I. Christ's birth is a subject suitable for commemoration everyday. Sincere Christmas keepers should be respected for regarding the day unto the Lord. Even though their devotion is misplaced and superstitious it is from true love of God. Rom 14. But Judaiser who bind others consciences to ceremonies should be withstood. Gal 4:10-11.

nonetheless, Xmas should not be kept because:
1. It is not commanded by God but is instituted by men. One day in seven, the Sabbath is the only Divinely appointed Holy Day.
2. It was not the practice of the church for 300 years.
3. It is not at the time of Christ's birth which was hidden from us, perhaps to prevent idolatry of the day as Moses' burial place was kept secret to prevent idolatry.
4. Because this supperstition may lead to greater superstition.

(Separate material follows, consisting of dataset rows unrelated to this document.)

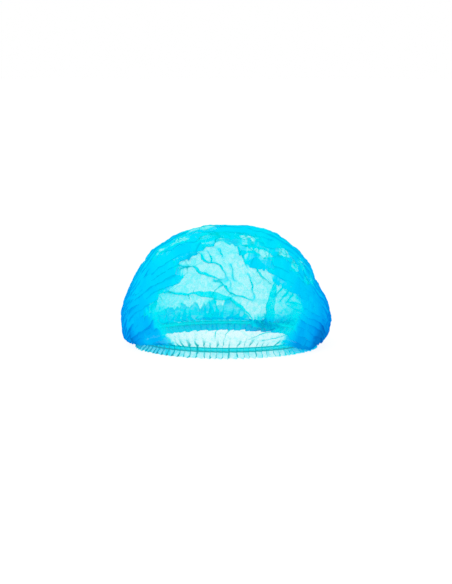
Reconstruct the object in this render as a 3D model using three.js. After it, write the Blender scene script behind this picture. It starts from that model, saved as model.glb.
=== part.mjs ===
// A disposable hairnet of the strip kind: a sheet of thin non-woven cloth, stored as a pleated strip
// and opened into a puffed cap. Every pleat runs from a sealed end on the wearer's left to one on the
// right. A flat elastic gathers the front hem and another the rear hem, and a frill hangs under each.
// Millimetres. X runs left to right, the front faces -Y, +Z is up, and the frill stands on Z = 0.
import * as THREE from "three";

// Driving dimensions
const CAP_WIDTH = 248; // left to right over the puffed crown
const CAP_DEPTH = 184; // front to rear over the puffed crown
const CAP_HEIGHT = 143.5; // floor to the top of the crown
const OPENING_WIDTH = 214; // left to right between the hem lines
const OPENING_DEPTH = 148; // front to rear between the hem lines
const CLOTH_WALL = 1.2; // the crumpled cloth's thickness
const FRILL_DROP = 7.5; // free cloth under each elastic
const FRILL_WAVE = 2.1; // half of the frill's ripple, from crest to trough
const FRILL_FLARE = 2.5; // how far the frill's edge spreads outwards
const GATHERS_PER_SIDE = 44; // ripples along each hem
const PLEAT_DEPTH = 2.8; // half of the deepest pleat, from ridge to valley
const DENT_DEPTH = 5; // the deepest of the soft dents
const ELASTIC_WIDTH = 4;
const ELASTIC_THICKNESS = 0.8;
const SEAL_RADIUS = 4.2; // the bunched and sealed end of all the pleats
const CLEARANCE = 0.3; // between pieces that touch

// What follows from them
const HEM_HEIGHT = FRILL_DROP + ELASTIC_WIDTH;
const CROWN_RISE = CAP_HEIGHT - PLEAT_DEPTH * 0.5;
const COLUMNS = 2 * GATHERS_PER_SIDE;
const END_LATITUDE = Math.acos((SEAL_RADIUS + CLEARANCE) / (OPENING_DEPTH / 2));

// The crown's outline from the hem line up to the top. `way` is the share of the way up the cloth,
// left, right, front and rear are shares of the cap's half width or half depth, and the three heights
// are shares of the crown's height: at the two ends, at the front and at the rear. The cloth sags
// under the hem line at the ends, a little at the rear, and not at all at the front.
const PUFF = [
  { way: 0.045, left: 0.916, right: 0.912, front: 0.9, rear: 0.875, endHeight: 0.034, frontHeight: 0.13, rearHeight: 0.096 },
  { way: 0.1, left: 0.976, right: 0.962, front: 0.92, rear: 0.945, endHeight: 0.062, frontHeight: 0.178, rearHeight: 0.106 },
  { way: 0.17, left: 0.992, right: 0.986, front: 0.952, rear: 0.985, endHeight: 0.15, frontHeight: 0.25, rearHeight: 0.19 },
  { way: 0.25, left: 0.99, right: 0.985, front: 0.978, rear: 0.995, endHeight: 0.262, frontHeight: 0.34, rearHeight: 0.3 },
  { way: 0.35, left: 0.955, right: 0.935, front: 0.982, rear: 0.985, endHeight: 0.4, frontHeight: 0.455, rearHeight: 0.425 },
  { way: 0.45, left: 0.895, right: 0.86, front: 0.93, rear: 0.945, endHeight: 0.535, frontHeight: 0.58, rearHeight: 0.56 },
  { way: 0.55, left: 0.81, right: 0.785, front: 0.835, rear: 0.85, endHeight: 0.67, frontHeight: 0.7, rearHeight: 0.69 },
  { way: 0.66, left: 0.665, right: 0.66, front: 0.69, rear: 0.7, endHeight: 0.8, frontHeight: 0.822, rearHeight: 0.815 },
  { way: 0.78, left: 0.44, right: 0.485, front: 0.48, rear: 0.49, endHeight: 0.915, frontHeight: 0.924, rearHeight: 0.92 },
  { way: 0.9, left: 0.195, right: 0.26, front: 0.22, rear: 0.225, endHeight: 0.982, frontHeight: 0.984, rearHeight: 0.983 },
  { way: 1, left: 0, right: 0, front: 0, rear: 0, endHeight: 1, frontHeight: 1, rearHeight: 1 },
];

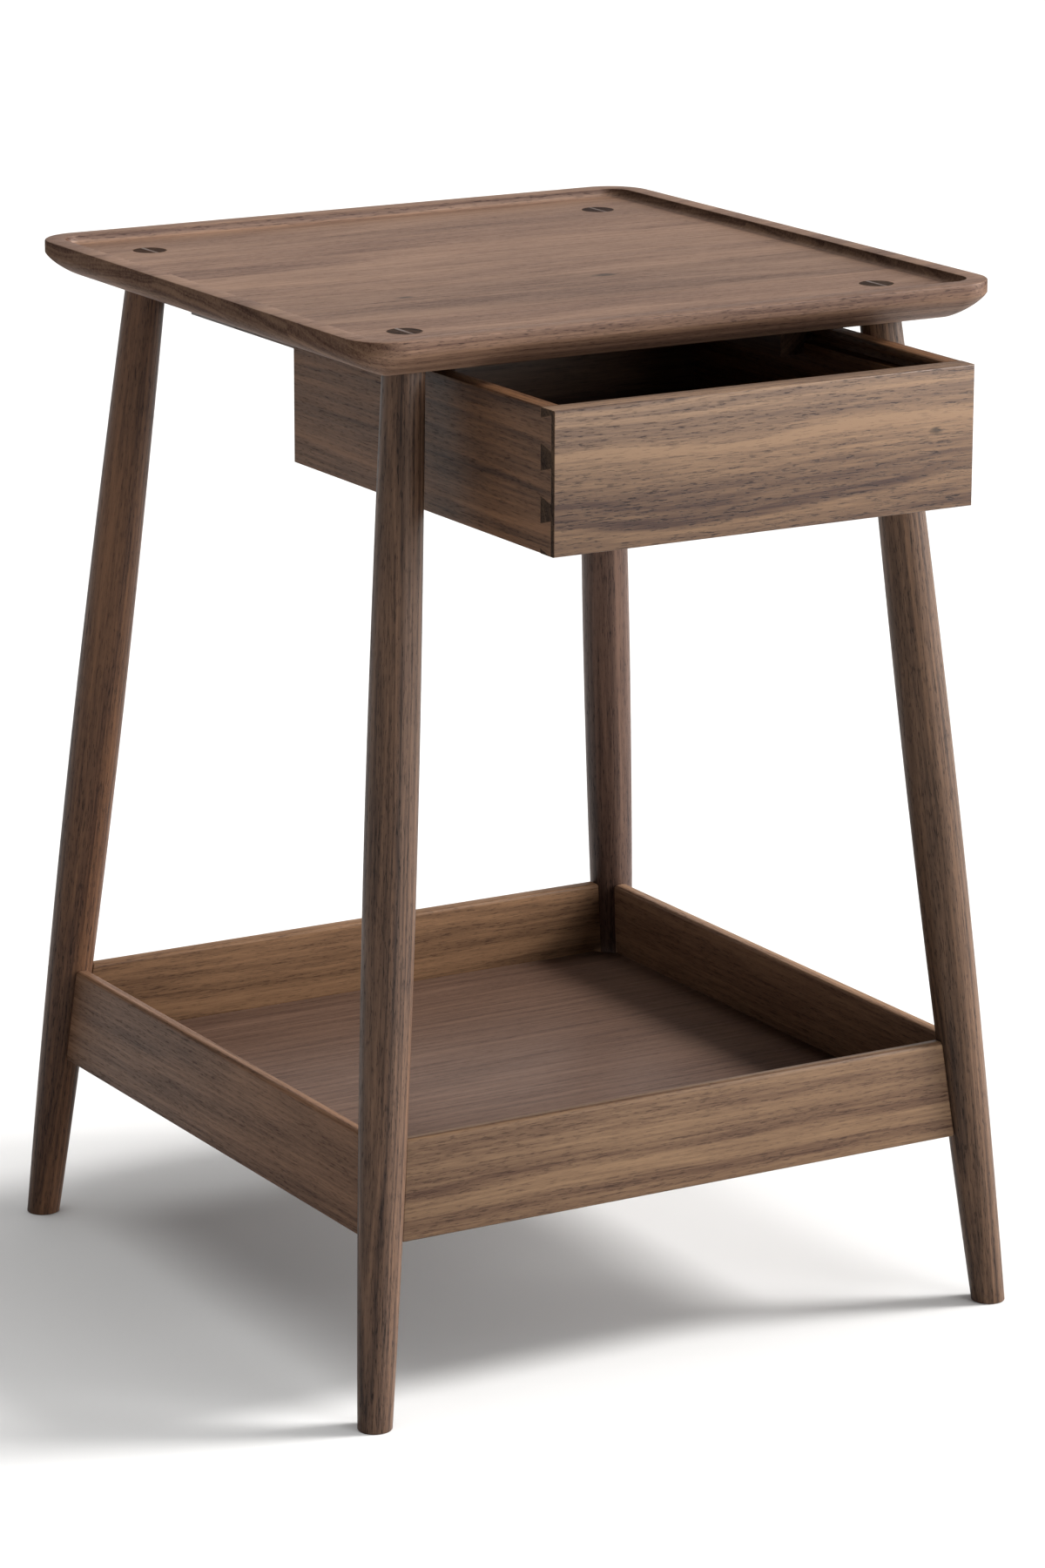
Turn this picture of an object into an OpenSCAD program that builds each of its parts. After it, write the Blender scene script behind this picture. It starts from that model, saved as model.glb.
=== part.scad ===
// Side table with a hung drawer, splayed turned legs and a low tray.
// Millimetres. +Z is up, the floor is z = 0 and the drawer opens towards -Y.
// The drawer is drawn pulled out, and the origin is on the floor at the centre
// of the whole box in that state.

/* [Table] */
// Height of the raised rim above the floor
table_height = 600; // [520:1:680]
// Side of the square top
top_size = 406; // [390:1:440]
// Thickness of the top
top_thickness = 22; // [19:0.5:26]
// Height of the upright band around the edge
edge_band = 7; // [5:0.5:9]
// How far the underside is set in from the edge
undercut = 24; // [18:0.5:25]
// Corner radius of the top in plan
corner_radius = 26; // [26:0.5:34]
// Width of the flat rim
rim_width = 12; // [10:0.5:16]
// Depth of the recess inside the rim
recess_depth = 5; // [4.5:0.5:6]

/* [Legs] */
// Sideways distance from the centre to a leg's foot
foot_x = 204.5; // [190:0.5:215]
// Front-to-back distance from the centre to a leg's foot
foot_y = 208.5; // [190:0.5:215]
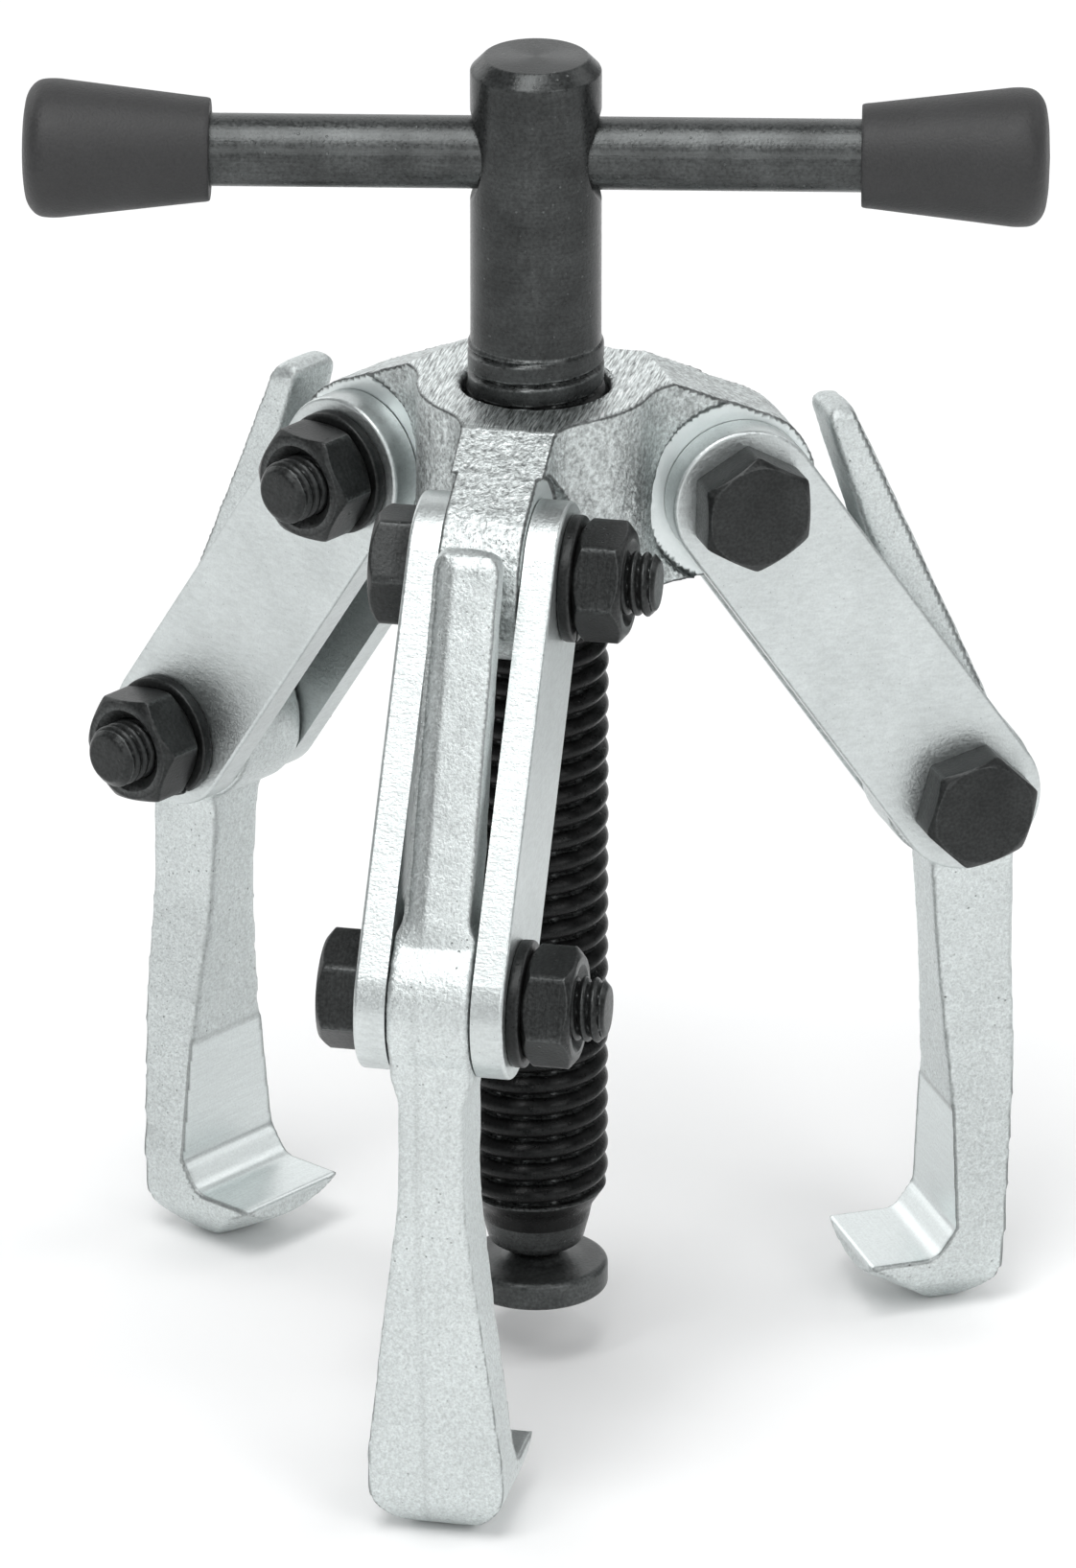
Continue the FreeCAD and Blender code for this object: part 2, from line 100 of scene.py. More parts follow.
def node_points(node, placed):
    """A CAD node's vertices in the millimetres of the frame called placed."""
    mesh = frame["nodes"][node].data
    co = np.empty(len(mesh.vertices) * 3)
    mesh.vertices.foreach_get("co", co)
    back = np.array(placed.inverted())
    return co.reshape(-1, 3) @ back[:3, :3].T + back[:3, 3]


def hexagon_turn(node, placed):
    """Angle of one corner of a CAD hexagon, found from its furthest vertex."""
    points = node_points(node, placed)
    corner = points[np.argmax(np.hypot(points[:, 0], points[:, 1]))]
    return math.atan2(corner[1], corner[0])


# ---------------------------------------------------------------- mesh helpers
def add_piece(name, vertices, faces, placed, body, slot, node, sharp=38):
    """Mesh piece, in millimetres of its own frame, that rides a body and stands for a node."""
    mesh = bpy.data.meshes.new(name)
    mesh.from_pydata([tuple(v) for v in vertices], [], faces)
    finish_mesh(mesh, sharp)
    return place_piece(name, mesh, placed, body, slot, node)


def mark(mesh, name, values):
    mask = mesh.attributes.new(name, "FLOAT", "POINT")
    mask.data.foreach_set("value", np.asarray(values, np.float32))


def mark_edges(mesh):
    """Vertex mask "edge": how much the faces round a vertex turn away from each other."""
    count = len(mesh.polygons)
    normals, areas = np.empty(count * 3), np.empty(count)
    mesh.polygons.foreach_get("normal", normals)
    mesh.polygons.foreach_get("area", areas)
    sizes = np.empty(count, int)
    mesh.polygons.foreach_get("loop_total", sizes)
    corners = np.empty(len(mesh.loops), int)
    mesh.loops.foreach_get("vertex_index", corners)
    face = np.repeat(np.arange(count), sizes)
    total = np.zeros((len(mesh.vertices), 3))
    np.add.at(total, corners, (normals.reshape(-1, 3) * areas[:, None])[face])
    weight = np.bincount(corners, areas[face], len(mesh.vertices))
    mark(mesh, "edge", 1 - np.linalg.norm(total, axis=1) / np.maximum(weight, 1e-12))


def place_piece(name, mesh, placed, body, slot, node):
    """Object for a mesh in millimetres, laid in its frame; textures follow that frame."""
    mark_edges(mesh)
    mesh.transform(Matrix.Scale(MM, 4))
    mesh.materials.clear()
    mesh.materials.append(MATERIALS[slot])
    piece = bpy.data.objects.new(name, mesh)
    piece.matrix_world = placed @ Matrix.Scale(1 / MM, 4)
    scene.collection.objects.link(piece)
    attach(piece, body)
    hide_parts(node)
    return piece


def finish_mesh(mesh, sharp):
    """Outward normals, smooth shading, and hard edges above an angle in degrees."""
    work = bmesh.new()
    work.from_mesh(mesh)
    bmesh.ops.recalc_face_normals(work, faces=work.faces)
    work.to_mesh(mesh)
    work.free()
    mesh.shade_smooth()
    mesh.set_sharp_from_angle(angle=math.radians(sharp))


def ring_grid(rings, closed=False):
    """Vertices and faces of a tube of rings; a ring of one point closes an end."""
    vertices, starts = [], []
    for ring in rings:
        starts.append(len(vertices))
        vertices.extend(ring)
    faces = []
    pairs = list(zip(range(len(rings)), range(1, len(rings))))
    if closed:
        pairs.append((len(rings) - 1, 0))
    for a, b in pairs:
        na, nb = len(rings[a]), len(rings[b])
        for i in range(max(na, nb)):
            j = (i + 1) % max(na, nb)
            if na == 1:
                faces.append((starts[a], starts[b] + i, starts[b] + j))
            elif nb == 1:
                faces.append((starts[a] + i, starts[b], starts[a] + j))
            else:
                faces.append((starts[a] + i, starts[b] + i, starts[b] + j, starts[a] + j))
    return vertices, faces


def ring(angles, radius, z):
    """Points round the Z axis; radius and z are numbers or one value for each angle."""
    radius = np.broadcast_to(radius, angles.shape)
    z = np.broadcast_to(z, angles.shape)
    return np.column_stack((radius * np.cos(angles), radius * np.sin(angles), z)).tolist()


def turned(profile, steps=96, shape=None):
    """Rings of a profile [(r, z), ...] turned about Z; r of 0 closes the end.

    Shape, when given, is what shape(angles, r) adds to the radius.
    """
    angles = np.linspace(0, 2 * math.pi, steps, endpoint=False)
    rings = []
    for r, z in profile:
        if r <= 0:
            rings.append([(0.0, 0.0, z)])
        else:
            rings.append(ring(angles, r + (shape(angles, r) if shape else 0), z))
    return rings


def eased(profile, radius, steps=4):
    """The same profile with each inner corner rounded; a radius per corner or one for all."""
    points = [np.array(p, float) for p in profile]
    radii = radius if isinstance(radius, (list, tuple)) else [radius] * len(points)
    out = [tuple(points[0])]
    for i in range(1, len(points) - 1):
        here, size = points[i], radii[i]
        back, ahead = points[i - 1] - here, points[i + 1] - here
        reach_back, reach_ahead = np.linalg.norm(back), np.linalg.norm(ahead)
        run = min(size, 0.48 * reach_back, 0.48 * reach_ahead)
        if run <= 1e-6:
            out.append(tuple(here))
            continue
        start, end = here + back / reach_back * run, here + ahead / reach_ahead * run
        for t in np.linspace(0, 1, steps + 1):
            out.append(tuple((1 - t) ** 2 * start + 2 * t * (1 - t) * here + t * t * end))
    out.append(tuple(points[-1]))
    return out


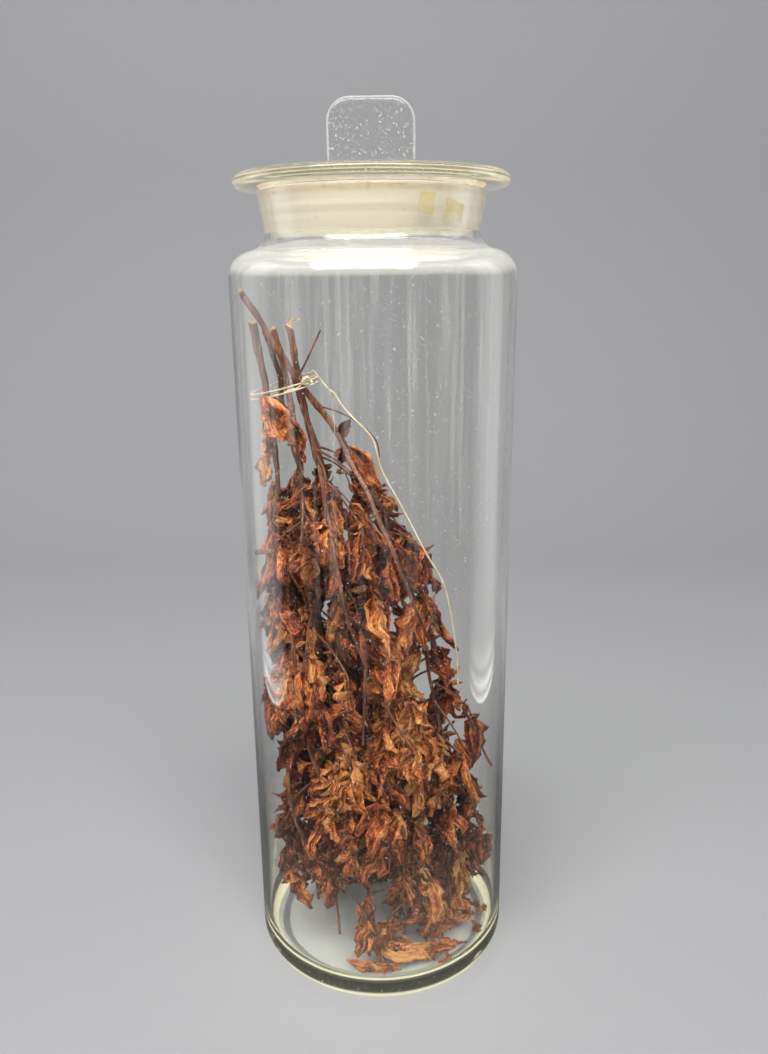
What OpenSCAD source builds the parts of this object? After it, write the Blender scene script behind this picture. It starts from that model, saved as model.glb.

II. Luke 2:13,14 "Glory to God in the highest and on earth, peace, goodwill towards men!"

1. Joyful tidings: salvation to mankind
2. Condescension of the savior: God incarnate, in a baby, in a manger
3. The heavenly host, and hierarch of angels

4. Glory to God. Jesus shall display the glory of the divine perfections. Wisdom. Grace. Mercy. Justice. God's glory is our cheif felicity.

5. The highest. i. highest strains of praise on the birth of the savior.
ii. in the highest heavens of the angels.
iii. in the highest heavens where God dwells.

6. Peace on earth. i. With God to rebellious mankind. 
ii. with the angels. iii. With the conscience. iv. with other men.

7. Goodwill toward men wished by the angels because : i. they desire to see the perfections of the God whom they love manifest in the incarnation and redemption. ii. They want to see the redemption of men.

III. Improvement of the doctrine: i. celebrate the birth of Christ like angels. Not with frivolousness or profanity. (doesn't this reprove those who imagine decorating a tree and exchanging presents is a christian celebration)
ii. Give God praise, meditate on his redemption, and give him your obedience.
iii. Make him your savior or face his judgment.
*iv. have a Merry Christmas every day.*


----------



## NaphtaliPress (Dec 24, 2006)

good summary.


----------